The Average Cost of Top Surgery Across Canada
Coming out as trans is a big step, but a very important one that leads to you finally being able to live as your true self. Whether you are looking to follow up your coming out with top surgery or are still learning about your authentic self, here are tips to help you come out as trans to the people you love:
Make connections with likeminded people
Before coming out as trans, make connections online or in person and speak to others who have done the same. Ask them how they came out and if they can offer any advice.
Be prepared to answer questions
What is top surgery? What should I call you? Are you a boy or a girl? What is gender? These are all questions you might get asked when you come out as trans. It’s important to note that you don’t have to respond to all of these questions. You can also point your family and friends towards websites for trans allies where they can learn about what you’re going through and how you coming out as trans is a good thing. Also, be patient. Elderly family members or people who come from very religious backgrounds may have trouble understanding exactly what being trans means. So, take your time and explain that this is not a lifestyle choice but the way you were born.
Decide if you want an audience or one-on-one time
Some people choose to come out to their entire family at once, while others tell people individually. The only thing to keep in mind is that if you have a family member or friend who is prone to gossip, they may reveal your news before you get the chance to. In that case, make sure that person is told last. Whether you tell everyone at once or do it one-on-one remember that this is your news, and you need to do what is most comfortable for you.
Talk to your doctor
If you’re considering having top surgery, talk to your doctor first. Your general practitioner can recommend a surgeon they trust to perform your procedure. Your doctor can also discuss hormone replacement therapy (HRT) and prescribe testosterone. Furthermore, your GP can refer you to a therapist if you need someone to talk to, offer their unbiased opinion of what you’re going through and help you create a coming out strategy.

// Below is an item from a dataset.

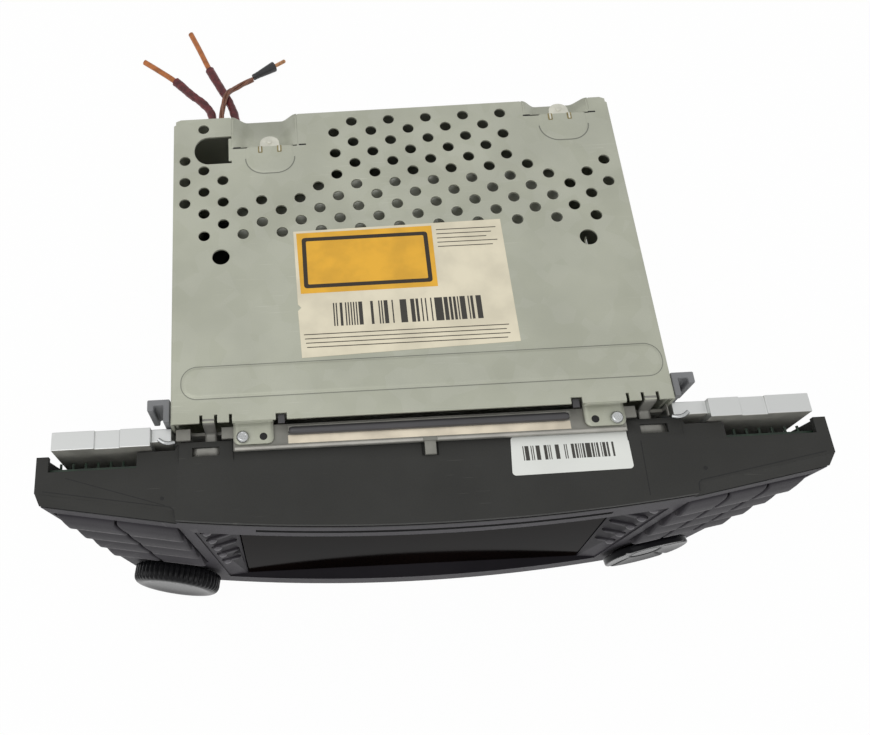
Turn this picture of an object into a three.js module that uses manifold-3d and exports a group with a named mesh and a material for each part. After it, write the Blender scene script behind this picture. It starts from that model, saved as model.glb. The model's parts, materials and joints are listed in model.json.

Coming out at trans, whether you plan on having top surgery or not, is all about you. Before you come out to your family and friends, you must come out to yourself. Self-acceptance is key when it comes to coming out as trans because the more confident and comfortable you are with yourself, the easier time your family and friends will have with your great news. Remember that coming out as trans is great news because you can finally breathe easy. Hopefully, your family and friends will understand that you’re still you, you’re just belatedly getting to live as your true self.